I was a speaker at the SUNA (Society of Urologic Nurses) Pre-Conference in New Orleans at the end of September…my topic was Body Image and the Ostomate.  Aside from worries about the course of Hurricane Ian, I also worried about the ability to make clear the importance of guiding and supporting those living with an Ostomy. After all, these are the urology professionals who take over once the surgeon has created the stoma, and they have an opportunity to help Ostomates transition to their new lives. My topic is one I have explored for years, written about in my book, SO MUCH MORE THAN MY OSTOMY: LOVING MY PERFECTLY IMPERFECT BODY!  and fortunately, something in which I am very well-versed, and comfortable discussing. There are many, many layers to body image, and it is my belief that we ALL seem to deal with some level of concern. How we navigate that can make us feel differently than we may believe possible.

The most common ramification of body image issue tends to be eating disorders, and sadly, that can lead to a life of misery. Of course, from a bird’s eye view, eating disorders have little, if anything to do with food. It truly isn’t food we fear, it is often succumbing to our lack of self-worth, lack of control, addiction issues or self-punishment. Throw in the flagrant idolization and idealization of the glitterati and who wouldn’t feel “less than?” Of course, we watch professional athletes and do not compare ourselves to their prowess, thinking if only we stopped or started doing something, we could achieve what they achieve. But the belief that by denying ourselves a healthy and adequate diet, we can have model bodies and reach other unattainable goals, is so sad.

In preparing for my presentation, however, I began to think about the possible connection between ostomy and eating disorders, since I sense a strong behavioral response. I came at this honestly, having suffered for years with my eating disorder. Thinking back to my most vulnerable years, I always felt full and heavy, suffering from chronic slow motility, which led to chronic constipation. Add in laxatives and colonic drinks and the distention only gave way to even more distortion. Regardless of how I starved myself, I was still always “fat” in my middle, despite a small waist and fine-boned stature.

I have met other women like myself. I recognize their agony. Not only was it ultra-difficult to deal with their lifelong slow motility, but despite all their coping efforts, they felt they lost the battle. I want them to feel they won because their ostomy enables them to have another chance, a better life.
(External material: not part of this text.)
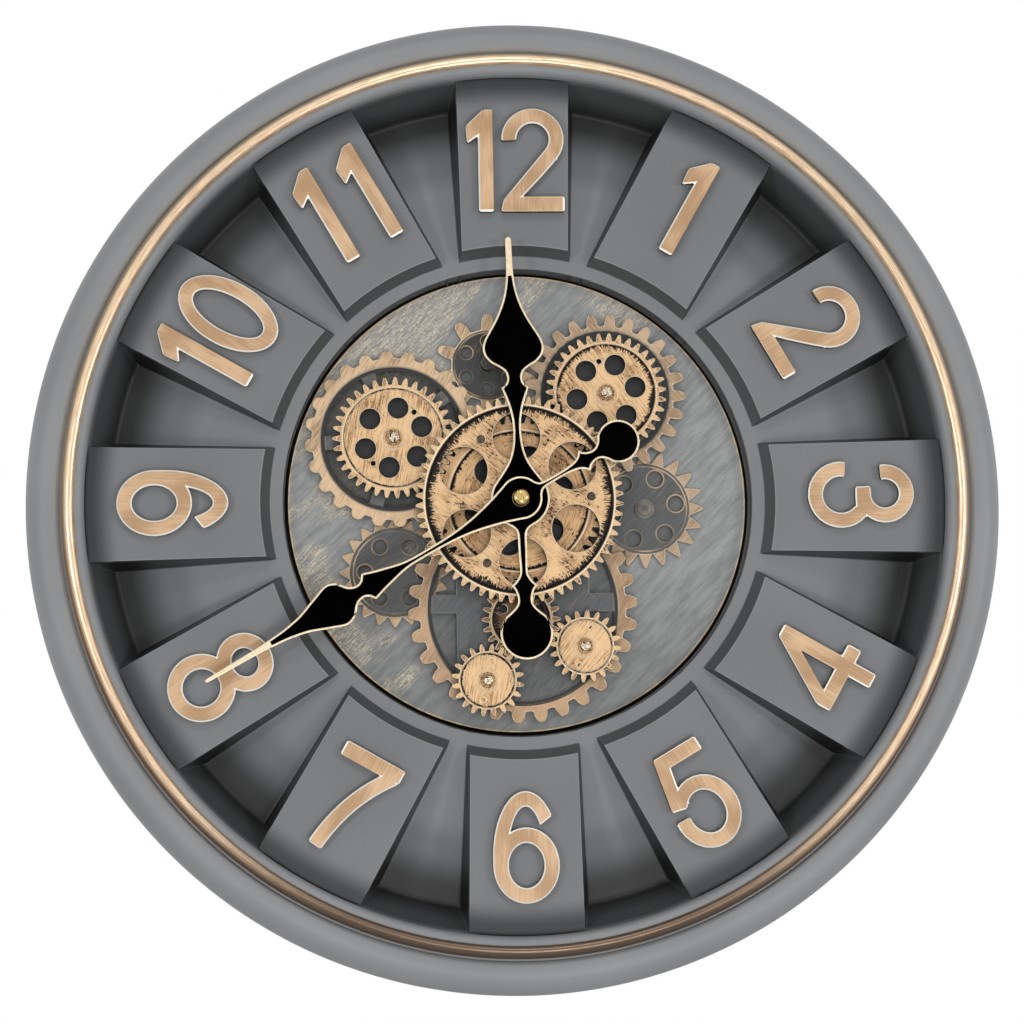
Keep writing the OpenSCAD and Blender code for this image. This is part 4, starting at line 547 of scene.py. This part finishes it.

At the conference, I discussed accepting and feeling empowered by our amazing bodies and embracing and appreciating our stomas. It was all very positive, because in fact, it is very positive. I implored the Urologic nurses to take a new Urostomate under their wing, hold their hand and support them in any way possible. The surgeon is responsible for creating the stoma, but the nurse may be responsible for putting them in touch with a Support Group or another Urostomate to guide them. I have learned that for many, it doesn’t take much to get where they need to go, and one person can make all the difference. I know that firsthand, and I wanted the nurses to know the warm feeling that comes from being that one person!